Lift out, unaltered, the lines of the material below between the line holding "Continue the three.js" and the line holding "stands on it.", counting both.

> **DATASET**
━━━━━━━━━━━━━━━━━━━━━━━━━━━━━━

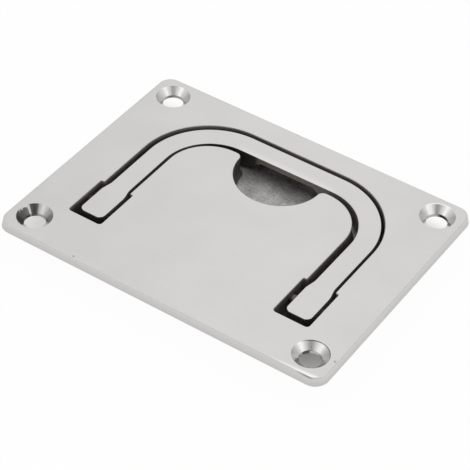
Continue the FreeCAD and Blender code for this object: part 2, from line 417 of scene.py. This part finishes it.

━━━━━━━━━━━━━━━━━━━━━━━━━━━━━━

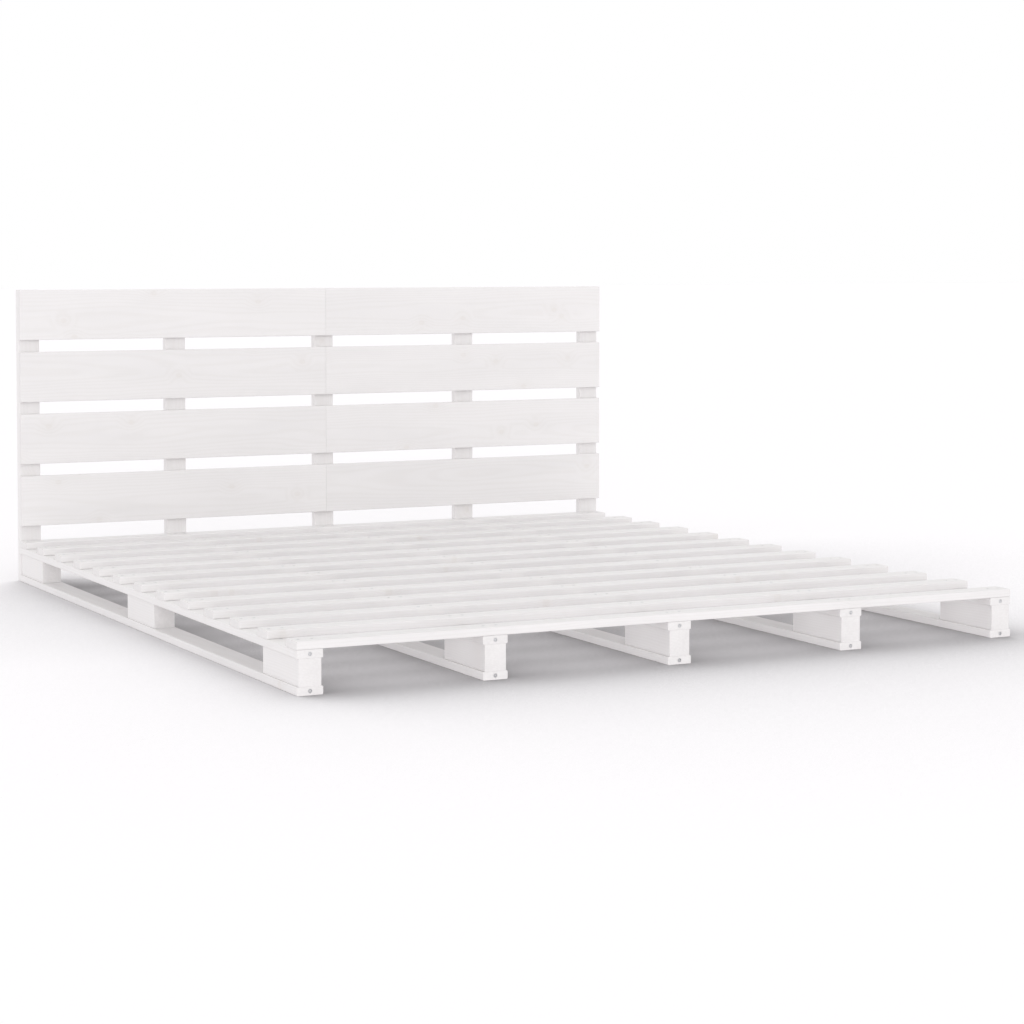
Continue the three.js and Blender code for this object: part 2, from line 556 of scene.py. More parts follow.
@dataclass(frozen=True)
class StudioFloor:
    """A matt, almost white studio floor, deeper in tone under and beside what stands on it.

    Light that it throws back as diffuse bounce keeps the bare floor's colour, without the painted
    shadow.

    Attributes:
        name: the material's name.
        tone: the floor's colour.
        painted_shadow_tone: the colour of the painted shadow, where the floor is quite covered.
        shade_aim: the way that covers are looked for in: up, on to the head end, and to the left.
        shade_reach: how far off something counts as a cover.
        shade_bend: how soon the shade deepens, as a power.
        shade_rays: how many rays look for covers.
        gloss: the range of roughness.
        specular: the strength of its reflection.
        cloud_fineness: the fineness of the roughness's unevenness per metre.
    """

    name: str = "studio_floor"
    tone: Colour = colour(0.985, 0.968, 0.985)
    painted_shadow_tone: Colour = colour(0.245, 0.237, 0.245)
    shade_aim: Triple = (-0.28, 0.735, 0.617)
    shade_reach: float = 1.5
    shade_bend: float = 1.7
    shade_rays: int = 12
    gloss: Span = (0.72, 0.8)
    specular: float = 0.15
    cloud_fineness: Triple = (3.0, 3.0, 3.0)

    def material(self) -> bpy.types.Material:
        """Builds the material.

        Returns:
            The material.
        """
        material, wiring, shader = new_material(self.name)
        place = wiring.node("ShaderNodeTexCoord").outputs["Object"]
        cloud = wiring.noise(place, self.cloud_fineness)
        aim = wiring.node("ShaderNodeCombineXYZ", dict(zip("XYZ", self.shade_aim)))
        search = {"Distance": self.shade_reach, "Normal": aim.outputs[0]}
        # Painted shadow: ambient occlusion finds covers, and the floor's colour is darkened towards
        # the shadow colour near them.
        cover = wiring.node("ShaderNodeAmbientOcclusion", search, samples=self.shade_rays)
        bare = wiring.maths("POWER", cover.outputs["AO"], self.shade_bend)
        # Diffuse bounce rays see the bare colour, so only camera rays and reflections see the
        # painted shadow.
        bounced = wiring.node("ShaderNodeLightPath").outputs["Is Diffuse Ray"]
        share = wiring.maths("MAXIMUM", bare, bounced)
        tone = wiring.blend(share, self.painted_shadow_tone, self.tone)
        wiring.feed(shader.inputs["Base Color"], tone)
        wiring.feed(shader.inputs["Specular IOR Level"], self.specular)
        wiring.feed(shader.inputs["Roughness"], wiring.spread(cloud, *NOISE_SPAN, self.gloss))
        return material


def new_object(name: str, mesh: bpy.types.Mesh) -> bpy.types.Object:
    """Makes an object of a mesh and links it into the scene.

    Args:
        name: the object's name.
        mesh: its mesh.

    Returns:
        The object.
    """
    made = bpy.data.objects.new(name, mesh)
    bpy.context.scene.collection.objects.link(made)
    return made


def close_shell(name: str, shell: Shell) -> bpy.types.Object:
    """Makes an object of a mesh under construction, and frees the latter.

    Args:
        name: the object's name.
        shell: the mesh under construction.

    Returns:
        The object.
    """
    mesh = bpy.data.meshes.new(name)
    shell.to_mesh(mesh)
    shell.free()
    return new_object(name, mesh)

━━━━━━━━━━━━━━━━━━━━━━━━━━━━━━

> **IN RESPONSE**
Continue the three.js and Blender code for this object: part 2, from line 556 of scene.py. More parts follow.
@dataclass(frozen=True)
class StudioFloor:
    """A matt, almost white studio floor, deeper in tone under and beside what stands on it.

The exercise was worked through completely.